Dr Cobbe warns: “We need to ask, what is the goal of automating law? Is it efficiency and costs? Competitive advantage? Something else? I would be worried about going too far into the market without these questions being answered.”

How can the profession in Ireland make use of PA? McElligott says: “There are a few issues. First, the conservatism of Irish firms. They will ask what is required? What are the benefits? Second, no-one wants to be first. The product exists, but lawyers like to use something when it has become a standard.”

Cascade effect

Once it is seen to work, McElligott says that “firms will adopt quickly, because once there are a few products out there being used, there will be a cascade effect, and people will get on board. The bigger firms, those with the resources, will do it first”.

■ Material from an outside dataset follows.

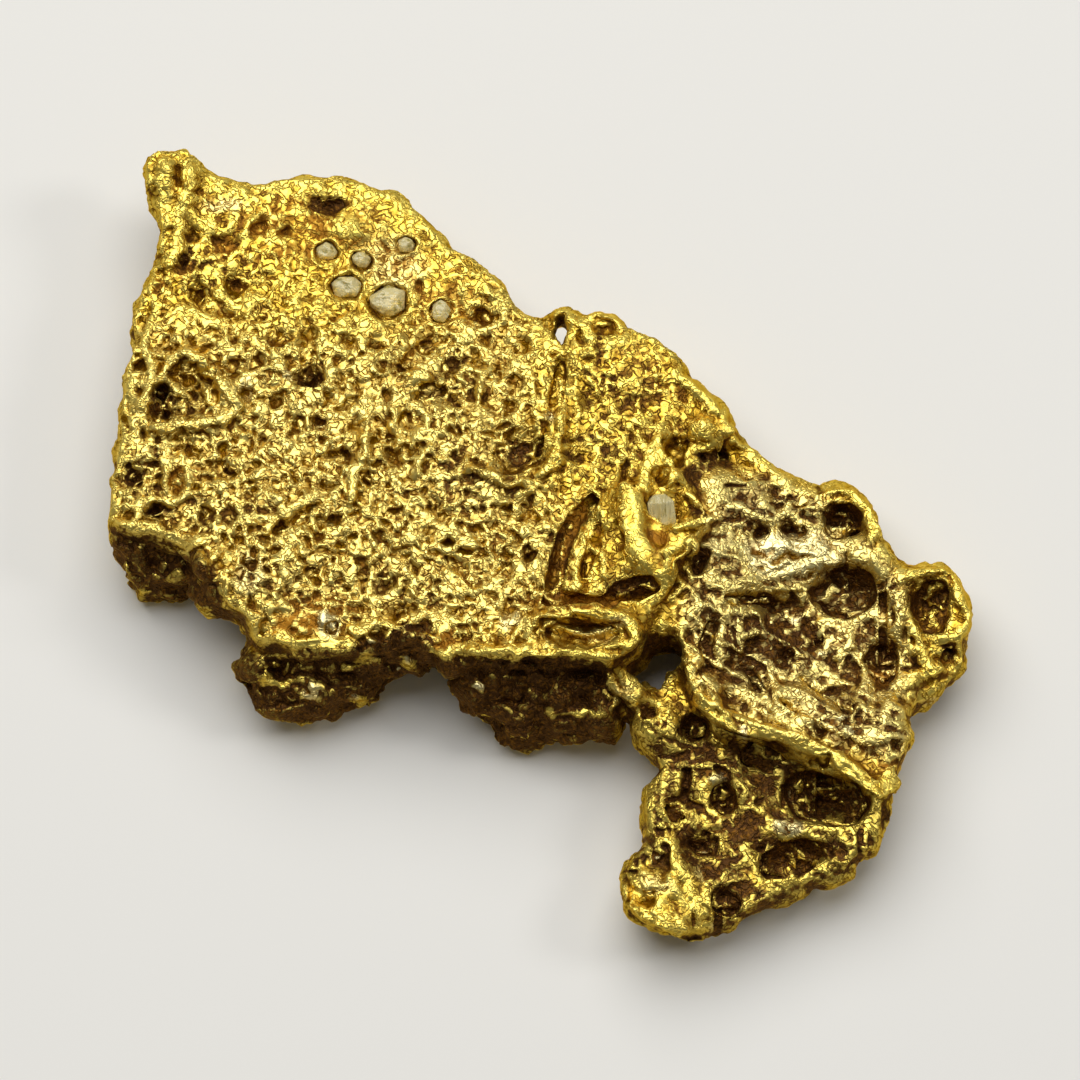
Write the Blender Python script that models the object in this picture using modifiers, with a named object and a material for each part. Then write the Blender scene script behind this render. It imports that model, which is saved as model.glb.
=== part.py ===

However, Cobbe cautions that big data and PA throw up broader issues for law and society: “If we look at law as a societal construct, it not only reflects theory, what is decided, but has an impact on society. Social values are reflected in the legal system, what it should be about, how it should work.

“When this is automated, we can ask whose interests are being served? The big law firms? A middle class, white, narrow section of society? What about those who don’t have access to big law firms?”

There are many applications, and the future offers expanding opportunities. However, the critical step is to develop a successful strategy for predictive analytics, which means, it seems, finding a balance between big data and people, for the sake of both firms and society.